>> Start
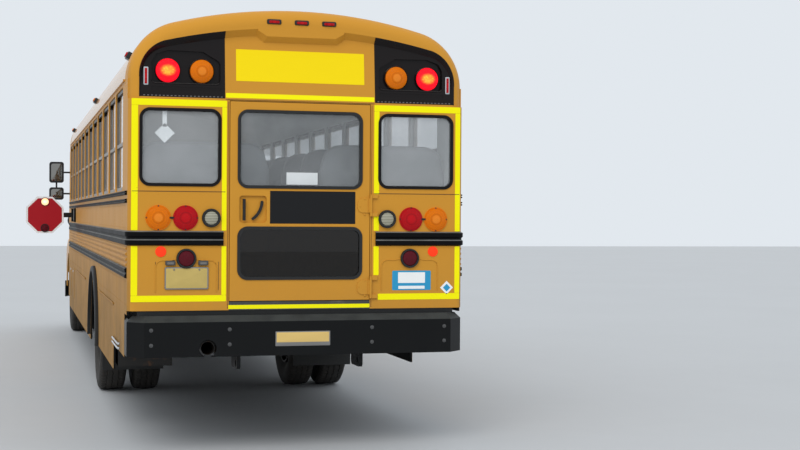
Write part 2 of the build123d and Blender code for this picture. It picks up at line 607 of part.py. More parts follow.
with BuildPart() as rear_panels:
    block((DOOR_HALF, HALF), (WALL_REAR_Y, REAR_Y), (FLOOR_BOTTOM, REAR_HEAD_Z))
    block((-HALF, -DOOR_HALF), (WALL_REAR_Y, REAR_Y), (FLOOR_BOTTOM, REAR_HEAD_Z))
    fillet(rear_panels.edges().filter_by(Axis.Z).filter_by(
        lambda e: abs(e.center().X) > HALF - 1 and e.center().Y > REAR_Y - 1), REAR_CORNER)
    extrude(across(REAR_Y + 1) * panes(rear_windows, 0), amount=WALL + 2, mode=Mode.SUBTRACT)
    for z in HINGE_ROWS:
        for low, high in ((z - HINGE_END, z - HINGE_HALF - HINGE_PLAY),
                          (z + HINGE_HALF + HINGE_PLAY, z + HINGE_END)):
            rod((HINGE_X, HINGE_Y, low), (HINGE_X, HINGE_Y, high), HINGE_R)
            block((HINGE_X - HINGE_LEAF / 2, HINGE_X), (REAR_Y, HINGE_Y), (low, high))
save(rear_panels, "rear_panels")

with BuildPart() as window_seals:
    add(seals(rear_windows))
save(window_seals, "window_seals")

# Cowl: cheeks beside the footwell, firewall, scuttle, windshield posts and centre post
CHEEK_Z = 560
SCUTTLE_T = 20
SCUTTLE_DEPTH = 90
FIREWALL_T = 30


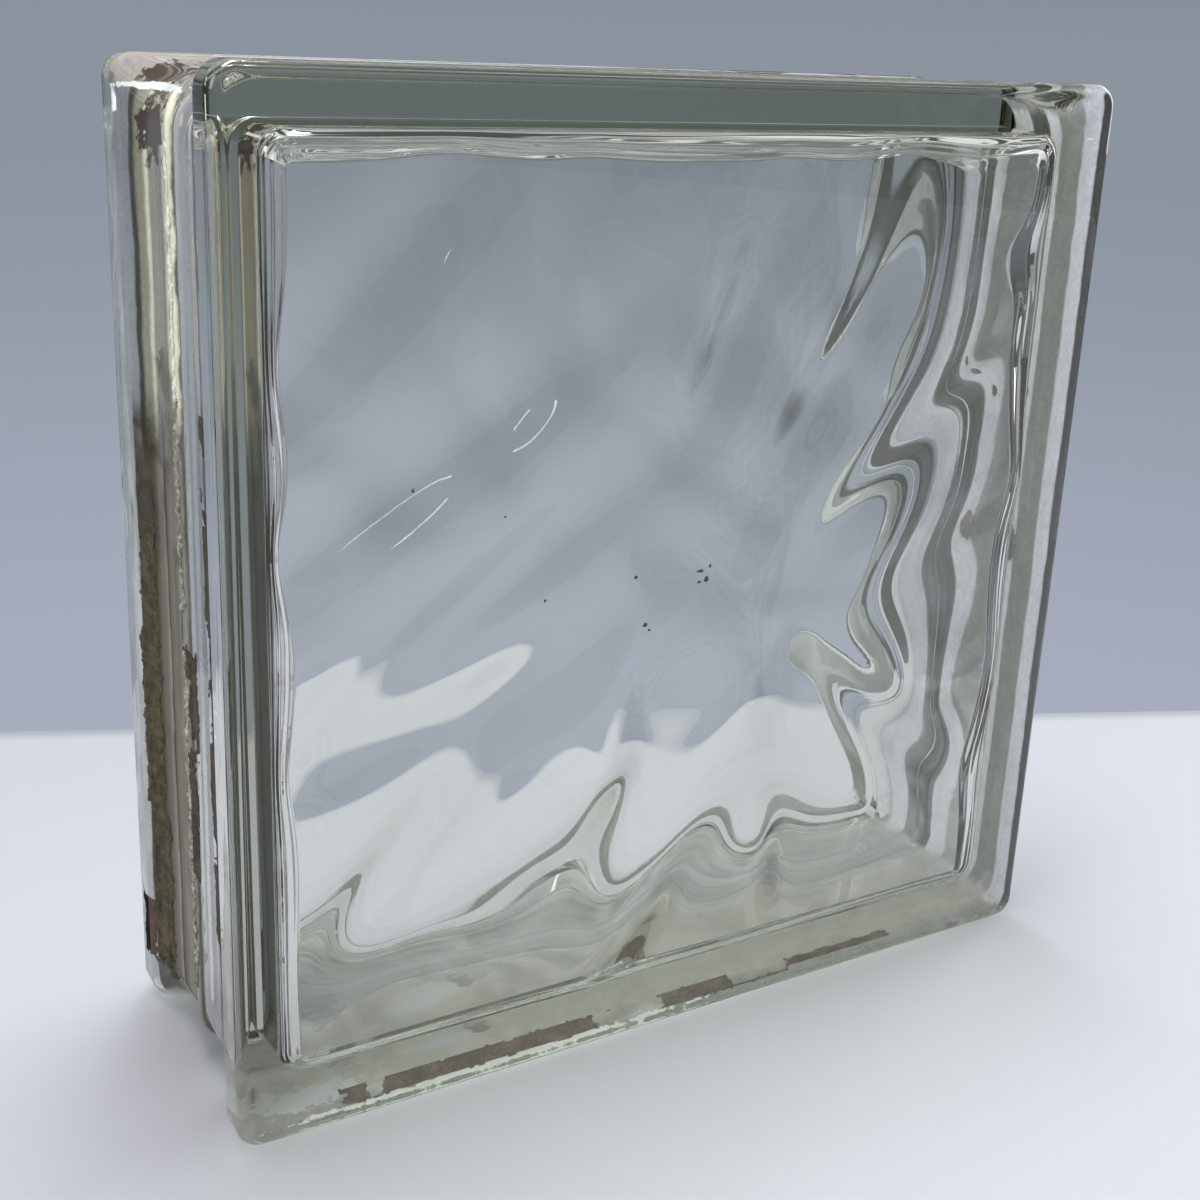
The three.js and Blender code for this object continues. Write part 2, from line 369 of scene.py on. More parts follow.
>> End
The task
Write out the material from the first line to the last, exactly.

Solution for this task
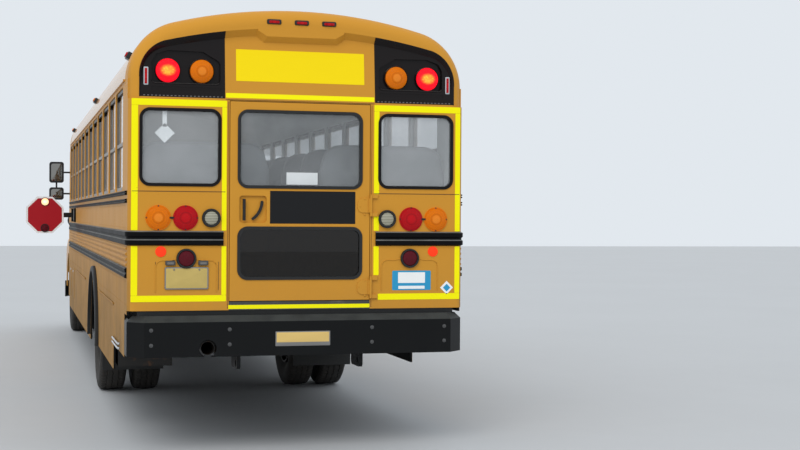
Write part 2 of the build123d and Blender code for this picture. It picks up at line 607 of part.py. More parts follow.
with BuildPart() as rear_panels:
    block((DOOR_HALF, HALF), (WALL_REAR_Y, REAR_Y), (FLOOR_BOTTOM, REAR_HEAD_Z))
    block((-HALF, -DOOR_HALF), (WALL_REAR_Y, REAR_Y), (FLOOR_BOTTOM, REAR_HEAD_Z))
    fillet(rear_panels.edges().filter_by(Axis.Z).filter_by(
        lambda e: abs(e.center().X) > HALF - 1 and e.center().Y > REAR_Y - 1), REAR_CORNER)
    extrude(across(REAR_Y + 1) * panes(rear_windows, 0), amount=WALL + 2, mode=Mode.SUBTRACT)
    for z in HINGE_ROWS:
        for low, high in ((z - HINGE_END, z - HINGE_HALF - HINGE_PLAY),
                          (z + HINGE_HALF + HINGE_PLAY, z + HINGE_END)):
            rod((HINGE_X, HINGE_Y, low), (HINGE_X, HINGE_Y, high), HINGE_R)
            block((HINGE_X - HINGE_LEAF / 2, HINGE_X), (REAR_Y, HINGE_Y), (low, high))
save(rear_panels, "rear_panels")

with BuildPart() as window_seals:
    add(seals(rear_windows))
save(window_seals, "window_seals")

# Cowl: cheeks beside the footwell, firewall, scuttle, windshield posts and centre post
CHEEK_Z = 560
SCUTTLE_T = 20
SCUTTLE_DEPTH = 90
FIREWALL_T = 30


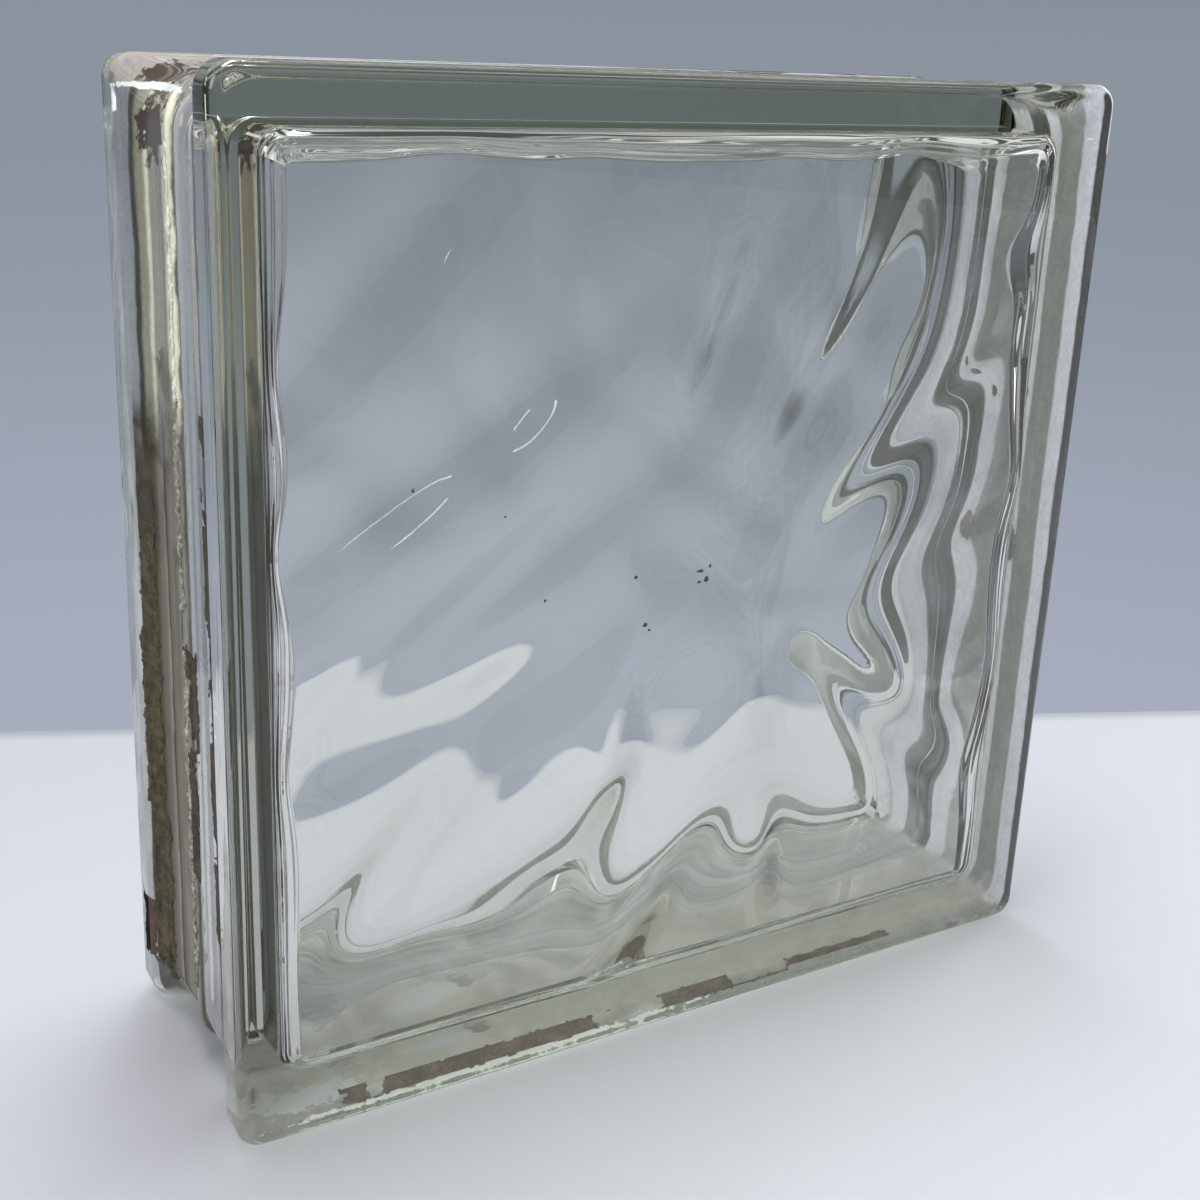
The three.js and Blender code for this object continues. Write part 2, from line 369 of scene.py on. More parts follow.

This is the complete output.